When he left Haynesville, it was to attend the University of Arkansas in Fayetteville. There, his dream of writing started to take form. After graduating, he worked for a time on his MFA, but eventually took a job as a sports reporter for the Northwest Arkansas Times and later the Springdale News. “I figured out that working in journalism had the hours of a doctor and the pay of a pauper,” Thomas says.

 

That’s when he started teaching at Fayetteville High, a job that lasted twenty-five years until he retired in 2015.

 

For two summers, while he was still teaching, he lived with the story that became Uncle Drew and the Bat Dodger. His life experience, along with a good deal of research shored him up to tell an epic story. When the book opens, we meet Teddy Caldwell, a nine-year-old with a keen sense of justice who gets in trouble when he accidentally pegs his principal with an overripe peach. On the heels of that incident, he hits a baseball through his new neighbor’s window, an event that will set the course for his young life.

 

When he gets to know his neighbor, Uncle Drew Weems, he discovers the old man has a story that runs like quicksilver through the Great Depression, through southern towns at the peak of Jim Crow Laws that forced segregation. As Teddy and Uncle Drew form a friendship, the old man seems to want to unburden himself of this story that needs a new home to survive. He seems to need an unbiased listener who will walk with him through those days of his youth when he met Cantrell “Bopeep” Shines, the best pitcher ever to step on a mound, just as he was leaving the Negro Leagues.

 

Uncle Drew and the Bat Dodger sends a message thats still needed today. It reminds us that no one person is better than another.

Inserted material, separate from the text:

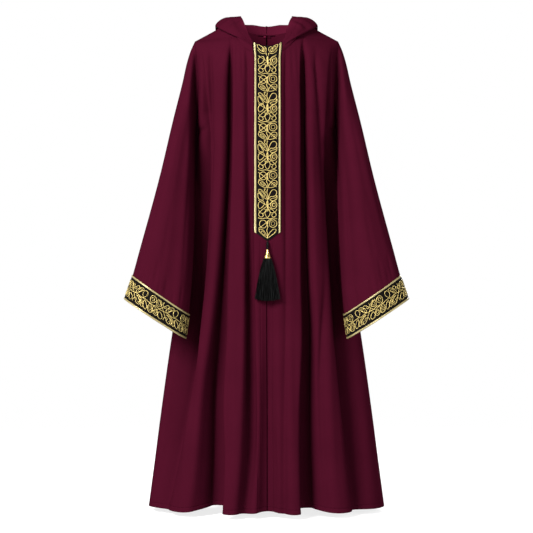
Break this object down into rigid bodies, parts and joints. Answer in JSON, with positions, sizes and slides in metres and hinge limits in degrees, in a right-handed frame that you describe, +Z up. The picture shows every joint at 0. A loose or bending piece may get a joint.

And hate can be stopped if good people make
the decision to be brave.

 

The chance meeting shaped Uncle Drew’s life. Poor, white, and fifteen years of age, with little hope that things could get better, he walks away from his home in Oil Camp and hits the road with Bopeep. The two jump freight trains, and sleep in hobo camps, and dodge a heap of trouble, mainly because Bopeep can sweet talk just about anybody.

 

Bopeep, who hails from New Orleans and has a way with the ladies, figures out how to make money by gambling on his ability to strike out any player he comes across. In small towns throughout the south and all the way to the edge of Mexico, the two find men who believe they can outplay Bopeep. But when Bopeep throws a ball, he can make it do anything he wants, and nobody can overcome that pitch.

 

As Uncle Drew is recounting this story to Teddy, he is weaving a tale of devotion that is at times funny and touching and endearing. But he is also telling the truth about a time when racism took center stage. Bopeep was often treated poorly, and when the two rode the train, Uncle Drew sat in the front section reserved for whites and Bopeep sat in the back section reserved for blacks. Hotels turned them away. They faced ridicule just for being together.

 

While Teddy is taking this in, he is growing closer and closer to Uncle Drew. At the same time, Teddy is facing tests of his own, as he hears a man he respects use the “n” word, and then a boy his own age.

 

In each case, Teddy has a decision to make. Uncle Drew has set a good example since he always rushed in to defend Bopeep. And Teddy finds that his moral compass is just as true.

 

There are passages that are hard but important to read, to understand the magnitude of what happened in our not so distant past. And there are passages that transcend, that take you to a higher plain where the human spirit and kindness turn the world into a softer place.

 

No one could tell this story like Thomas Cochran. His voice is as easy as a church supper. His ear for the southern voice is pitch perfect. His careful approach to serving up a lesson about living an upright life is flawless.

 

It could be that he learned his own lessons while growing up white in Haynesville during the days of desegregation. “It was in 1970 when the Supreme Court said all you laggers have to integrate now, and I graduated in 1973. Our town split right down the middle in those years of 1968, ’69, ’70. Like a lot of small towns in the Deep South at that time, you had the group that just wasn’t going to go to school with black people. And then you had the real serious ones who were taking a stand, and that was my parents. My dad was a dentist who basically started his practice in the black community. He was one hundred percent for equality. I got called names. I got pushed down on the ground. My dad wrote a few letters to the Shreveport Times. My sister said, ‘There’s a lot of daddy in Uncle Drew.’ I also think Uncle Drew speaks for me.

 

“And I played football. Football was a big deal in my town. My coach borrowed the saying from Bo Schembechler, the Michigan coach, that said, ‘Those who stay will be champions.’ And he wrote it on the ceiling of the dressing room the spring of our last year as an all-white school. Summer comes, and two-a-days start and some of the white guys aren’t there. But we have new black players, and one of them was Johnnie Meadors who went on to play as a defensive end for the Razorbacks. (Meadors played from 1973 to 1976 and was an All-Southwest Conference player for the 1975 Cotton Bowl championship team.) That first year my high school integrated, our football team went fourteen and zero and won the state championship.”

 

For Thomas, winning was more than getting a trophy. Good won out in a public and symbolic way. After his freshman year in college, Thomas hung up his cleats. By then, he knew he wanted to be a writer. When he started writing about Bopeep Shines, these stories that populated his youth surfaced again, as stark and heavy as they ever were.

 

Uncle Drew and the Bat Dodger sends a message that’s still needed today. It reminds us that no one person is better than another. And hate can be stopped if good people make the decision to be brave.

 

Uncle Drew and the Bat Dodger is published by Pelican Publishing and costs $14.95.